Instructions for the task
Identify the lines that contain the string "Write", then copy each of them.

Records for the exercise

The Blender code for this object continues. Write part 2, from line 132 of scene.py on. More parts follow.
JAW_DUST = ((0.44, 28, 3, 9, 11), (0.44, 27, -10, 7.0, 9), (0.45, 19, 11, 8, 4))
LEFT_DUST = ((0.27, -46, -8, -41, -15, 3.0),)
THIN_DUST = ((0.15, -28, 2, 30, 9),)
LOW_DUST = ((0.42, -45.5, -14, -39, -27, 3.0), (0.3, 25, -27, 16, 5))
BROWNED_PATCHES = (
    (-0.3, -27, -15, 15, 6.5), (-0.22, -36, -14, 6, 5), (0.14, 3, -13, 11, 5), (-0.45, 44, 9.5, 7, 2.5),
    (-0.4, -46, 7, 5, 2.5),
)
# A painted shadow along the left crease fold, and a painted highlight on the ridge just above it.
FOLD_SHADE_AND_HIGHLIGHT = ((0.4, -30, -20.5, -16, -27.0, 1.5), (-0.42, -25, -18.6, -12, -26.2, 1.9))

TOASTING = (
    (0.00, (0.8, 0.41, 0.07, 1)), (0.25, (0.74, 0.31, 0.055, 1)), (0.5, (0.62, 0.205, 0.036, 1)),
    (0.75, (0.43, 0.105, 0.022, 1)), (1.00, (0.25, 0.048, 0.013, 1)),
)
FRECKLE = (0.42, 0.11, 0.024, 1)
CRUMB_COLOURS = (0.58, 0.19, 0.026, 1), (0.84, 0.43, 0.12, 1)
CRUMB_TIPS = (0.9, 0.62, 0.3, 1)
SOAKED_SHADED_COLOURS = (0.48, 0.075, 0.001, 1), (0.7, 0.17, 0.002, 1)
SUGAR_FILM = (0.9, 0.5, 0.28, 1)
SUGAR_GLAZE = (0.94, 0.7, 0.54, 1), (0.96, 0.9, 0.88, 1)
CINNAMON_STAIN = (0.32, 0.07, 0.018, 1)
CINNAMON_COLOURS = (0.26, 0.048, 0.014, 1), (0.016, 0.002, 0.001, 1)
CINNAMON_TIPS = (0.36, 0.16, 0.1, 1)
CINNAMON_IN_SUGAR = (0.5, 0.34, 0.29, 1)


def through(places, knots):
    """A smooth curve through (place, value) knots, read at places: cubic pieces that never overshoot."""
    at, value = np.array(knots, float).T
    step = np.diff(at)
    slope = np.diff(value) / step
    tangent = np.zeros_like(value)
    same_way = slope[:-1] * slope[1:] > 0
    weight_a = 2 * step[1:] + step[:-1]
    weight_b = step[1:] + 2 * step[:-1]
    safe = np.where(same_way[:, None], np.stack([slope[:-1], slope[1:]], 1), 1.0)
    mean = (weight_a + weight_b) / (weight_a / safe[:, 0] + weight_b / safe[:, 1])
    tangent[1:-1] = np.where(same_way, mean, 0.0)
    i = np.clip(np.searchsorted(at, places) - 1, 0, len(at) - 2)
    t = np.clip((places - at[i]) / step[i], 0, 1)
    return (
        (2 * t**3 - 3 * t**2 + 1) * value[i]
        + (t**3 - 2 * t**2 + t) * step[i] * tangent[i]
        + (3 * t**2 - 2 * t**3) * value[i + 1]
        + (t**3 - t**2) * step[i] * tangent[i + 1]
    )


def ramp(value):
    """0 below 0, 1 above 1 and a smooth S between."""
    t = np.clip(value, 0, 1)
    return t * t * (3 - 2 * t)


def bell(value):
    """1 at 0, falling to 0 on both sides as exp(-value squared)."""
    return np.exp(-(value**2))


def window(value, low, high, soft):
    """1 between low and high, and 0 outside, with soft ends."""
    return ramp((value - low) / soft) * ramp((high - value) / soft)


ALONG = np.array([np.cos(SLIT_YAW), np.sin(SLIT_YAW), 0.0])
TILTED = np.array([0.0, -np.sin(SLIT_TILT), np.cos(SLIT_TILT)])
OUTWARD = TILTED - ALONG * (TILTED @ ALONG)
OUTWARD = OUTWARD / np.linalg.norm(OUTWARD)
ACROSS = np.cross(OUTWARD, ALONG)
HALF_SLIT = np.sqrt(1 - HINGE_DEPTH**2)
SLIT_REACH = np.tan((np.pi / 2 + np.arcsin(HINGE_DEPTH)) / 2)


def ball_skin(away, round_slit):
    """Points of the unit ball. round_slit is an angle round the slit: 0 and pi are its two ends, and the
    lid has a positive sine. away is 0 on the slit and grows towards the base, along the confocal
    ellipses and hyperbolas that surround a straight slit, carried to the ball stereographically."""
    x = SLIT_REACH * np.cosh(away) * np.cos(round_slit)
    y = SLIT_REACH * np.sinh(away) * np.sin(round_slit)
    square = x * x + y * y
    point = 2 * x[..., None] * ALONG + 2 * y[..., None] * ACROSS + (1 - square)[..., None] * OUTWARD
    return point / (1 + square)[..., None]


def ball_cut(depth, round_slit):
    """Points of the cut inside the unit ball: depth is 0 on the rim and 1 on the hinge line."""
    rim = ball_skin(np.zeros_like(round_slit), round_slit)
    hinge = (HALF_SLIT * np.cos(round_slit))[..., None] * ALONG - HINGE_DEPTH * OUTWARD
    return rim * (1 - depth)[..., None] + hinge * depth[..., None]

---

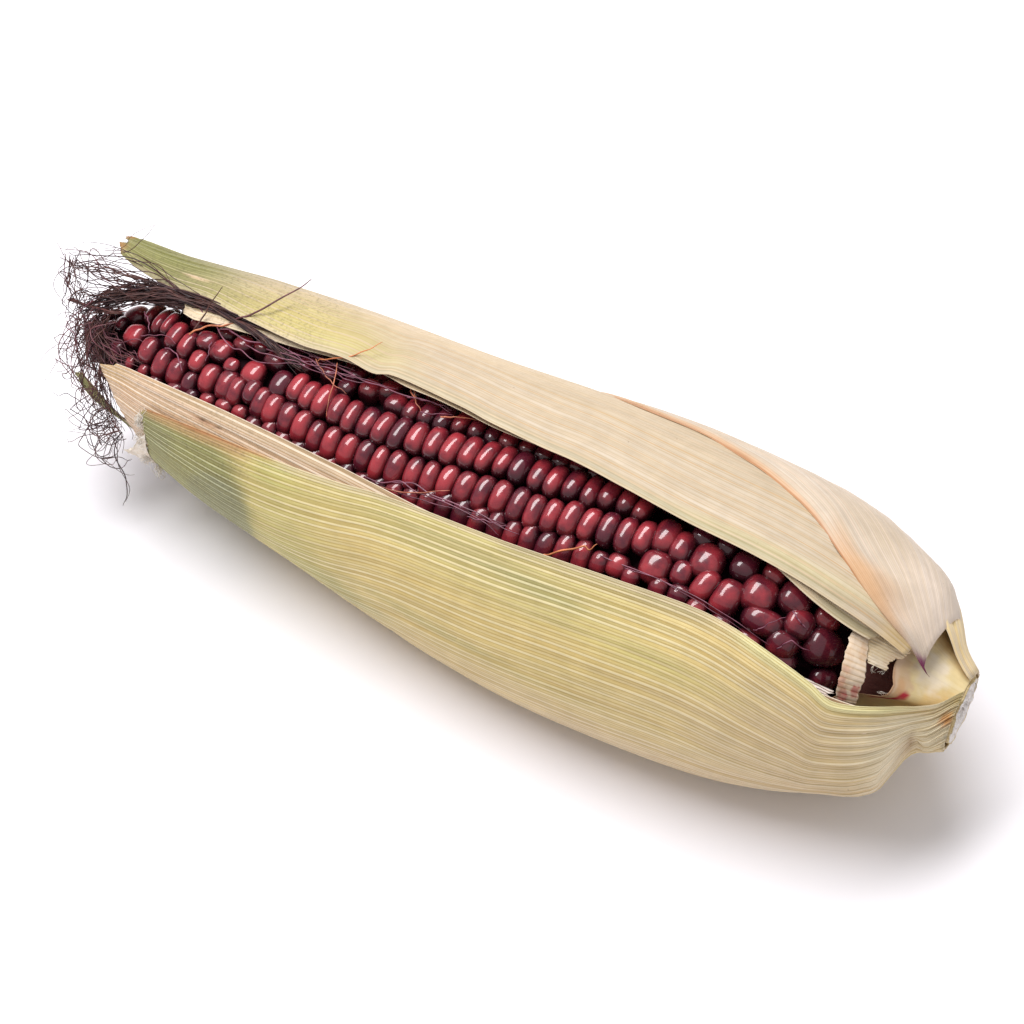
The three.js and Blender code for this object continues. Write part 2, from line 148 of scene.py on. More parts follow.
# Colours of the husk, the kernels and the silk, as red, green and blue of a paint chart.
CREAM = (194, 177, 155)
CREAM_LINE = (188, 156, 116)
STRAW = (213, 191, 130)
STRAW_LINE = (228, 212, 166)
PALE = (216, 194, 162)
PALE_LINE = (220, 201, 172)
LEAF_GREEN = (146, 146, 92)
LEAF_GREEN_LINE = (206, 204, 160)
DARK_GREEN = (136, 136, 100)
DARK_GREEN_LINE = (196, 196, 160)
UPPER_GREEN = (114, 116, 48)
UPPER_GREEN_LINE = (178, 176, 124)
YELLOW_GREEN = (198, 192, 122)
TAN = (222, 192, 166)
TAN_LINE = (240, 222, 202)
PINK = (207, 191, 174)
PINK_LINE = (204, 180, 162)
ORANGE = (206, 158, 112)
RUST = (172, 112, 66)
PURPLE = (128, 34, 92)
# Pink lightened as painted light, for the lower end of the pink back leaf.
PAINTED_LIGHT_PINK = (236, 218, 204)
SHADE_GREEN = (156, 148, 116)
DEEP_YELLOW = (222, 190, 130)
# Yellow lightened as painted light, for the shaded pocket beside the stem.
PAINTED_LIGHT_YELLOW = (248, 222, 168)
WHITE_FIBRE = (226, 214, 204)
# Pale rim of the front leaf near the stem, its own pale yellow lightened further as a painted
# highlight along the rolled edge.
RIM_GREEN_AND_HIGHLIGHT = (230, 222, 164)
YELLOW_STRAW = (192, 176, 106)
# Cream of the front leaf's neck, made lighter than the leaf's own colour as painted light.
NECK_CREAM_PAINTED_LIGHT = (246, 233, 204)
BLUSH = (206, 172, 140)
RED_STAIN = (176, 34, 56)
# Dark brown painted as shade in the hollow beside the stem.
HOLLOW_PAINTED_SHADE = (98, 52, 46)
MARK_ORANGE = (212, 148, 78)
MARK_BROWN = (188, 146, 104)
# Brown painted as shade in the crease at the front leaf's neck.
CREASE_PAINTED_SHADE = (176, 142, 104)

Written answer
The Blender code for this object continues. Write part 2, from line 132 of scene.py on. More parts follow.
The three.js and Blender code for this object continues. Write part 2, from line 148 of scene.py on. More parts follow.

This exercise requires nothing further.